What really did happen? No one knew. But at the moment they all crowded together, holding on to his tail, and Poor Cecco took his long breath, and every one pushed, instead of the stone rolling over as they expected there was a dreadful crack, and Poor Cecco’s lovely wooden tail snapped right in half!
That was a terrible moment! There was half of Poor Cecco’s tail broken off under the stone, and what was worse, they couldn’t pull it out again. Not that it would have been much use to him if they had. Tubby gave a piercing shriek, Harlequin turned very pale and tottered as he stood, the dolls hid their faces, and as for Bulka, he burst out crying louder and more like a five-finger exercise than ever before, and no one had the heart to stop him. They could only put their fingers in their ears and shake their heads and stamp.
“Indeed it doesn’t hurt,” Poor Cecco was saying. “Bulka, dear Bulka, I’ll buy a new tail to-morrow if you’ll stop crying!”

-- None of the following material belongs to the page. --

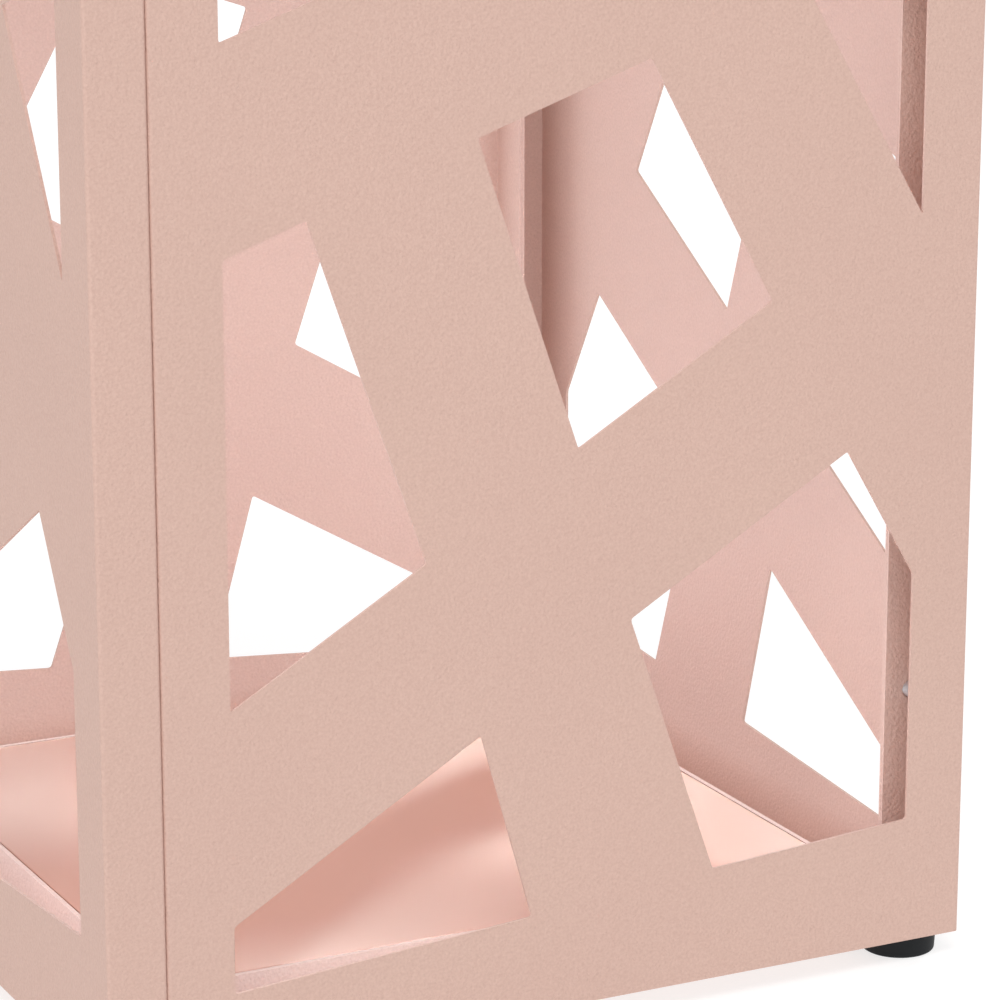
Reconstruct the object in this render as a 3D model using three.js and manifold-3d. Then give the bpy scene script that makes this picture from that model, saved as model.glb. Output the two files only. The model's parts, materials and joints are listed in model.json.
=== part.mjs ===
// Square umbrella stand: four folded sheet-steel panels screwed together at their corner flanges,
// a base pan on their bottom flanges, a lift-out floor plate in the pan, and four rubber feet.
// Millimetres, +Z up. The origin is on the floor, under the middle of the stand, and the front faces -Y.
import * as THREE from 'three';
import { mergeVertices } from 'three/addons/utils/BufferGeometryUtils.js';
import Module from 'manifold-3d';

const wasm = await Module();
wasm.setup();

// Overall size
const width = 155;
const height = 490;
const half = width / 2;
const footHeight = 4;

// Folded panels
const sheet = 0.5;
const bendRadius = 0.6;
const flange = 10;
const seamGap = 0.1;
const seam = flange - seamGap;
const strip = seam - seamGap;
const cornerNotch = 1;
const bottomFlange = 24;
const topFlange = 8;
const topLip = 5.5;
const notchStart = 0.8;
const cutEase = 0.6;
const mitreGap = 0.1;
const overlap = sheet / 2;

// Base pan and floor plate
const panInset = 13.7;
const panTop = 13.8;
const panWall = 0.9;
const panCorner = 1.5;
const plateGap = 0.25;
const plateSheet = 0.8;
const plateCorner = 0.6;
const restGap = 0.1;
const panBottom = footHeight + sheet + restGap;

// Feet and screws
const footRadius = 6.5;
const footInset = 7.4;
const footEdge = 0.6;
const screwRadius = 1.45;
const screwHole = 1.6;
const screwHeadRadius = 2.75;
const screwHeadHeight = 1.9;
const screwHeadDome = [[0, 1], [0.62, 0.92], [0.9, 0.66], [1, 0.3], [1, 0]];
const seamScrewInset = 5;
const seamScrewLength = 6;
const panScrewInset = 19;
const panScrewLength = 4;
const footScrewLength = 7;
const socketRadius = 3.2;
const socketDepth = 2.3;

// How far a cutter reaches past what it cuts, and the number of flat sides on round shapes
const cutReach = 1;
const screwSides = 12;
const footSides = 24;
const bendSides = 4;
const easeSides = 3;

// The lowest and highest seam screws are as far from the bottom edge as from the top edge.
const seamScrewEnd = 41.5;
const seamScrewHeights = {
  low: footHeight + seamScrewEnd,
  middle: (footHeight + height) / 2,
  high: height - seamScrewEnd,
};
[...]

But Bulka refused to be comforted. His weeping swelled out on the breeze, loud and strong. All over the garden one could hear him, and all the potato bugs came running, wakened out of sleep, to know what the matter was. To Anna, however, lost among the potato vines and very miserable, it was a positive blessing. She lifted her head, stopped snivelling, and lumbered back, led by the sound, to where the others were gathered.
“What has happened?” she began. “Have you found the treasure? Why is Bulka crying?”
“Poor Cecco has lost his tail!”
Then Anna had to cry too.
“Hoo—Hoo—” they all lamented. “Poor Cecco has lost his tail!”
“Where did he lose it?” asked the potato-bugs, who after all are practical people.
“He broke it off. Hoo—Hooo!”
“Then why did you say he lost it?” returned the eldest potato-bug, slightly annoyed. “Lost is one thing, broken another. We can’t do anything about that!” And the potato-bugs all humped their backs and crawled back to bed again.
Now there must be an ambulance, and it was no use shouting for the express-wagon. He had been sound asleep again these two hours past. So they turned the Easter Chicken out of the wooden Engine and put Poor Cecco in that. His legs hung over the side; it wasn’t very comfortable, but it was the best they could manage. Harlequin was to be the doctor. He was the tallest and could look quite wise so long as he didn’t open his mouth, and there was no need for that. Tubby and Virginia May would be hospital nurses and wear a red cross on their arm. They arranged it all, walking on either side the Engine to keep Poor Cecco from falling out. It was almost as exciting as if they had found the treasure, and they had the added satisfaction of doing good to some one at the same time.
So they walked home, Anna pulling the engine, and Tubby and Virginia on either side, and whenever they met any one on the road they put their handkerchiefs to their eyes and said: “Poor Cecco has lost his tail!”
As for Poor Cecco, he got a ride home anyway, and when they reached the toy-cupboard they put him to bed in the dolls’ cradle and there he slept peacefully and Bulka sat by his side all night.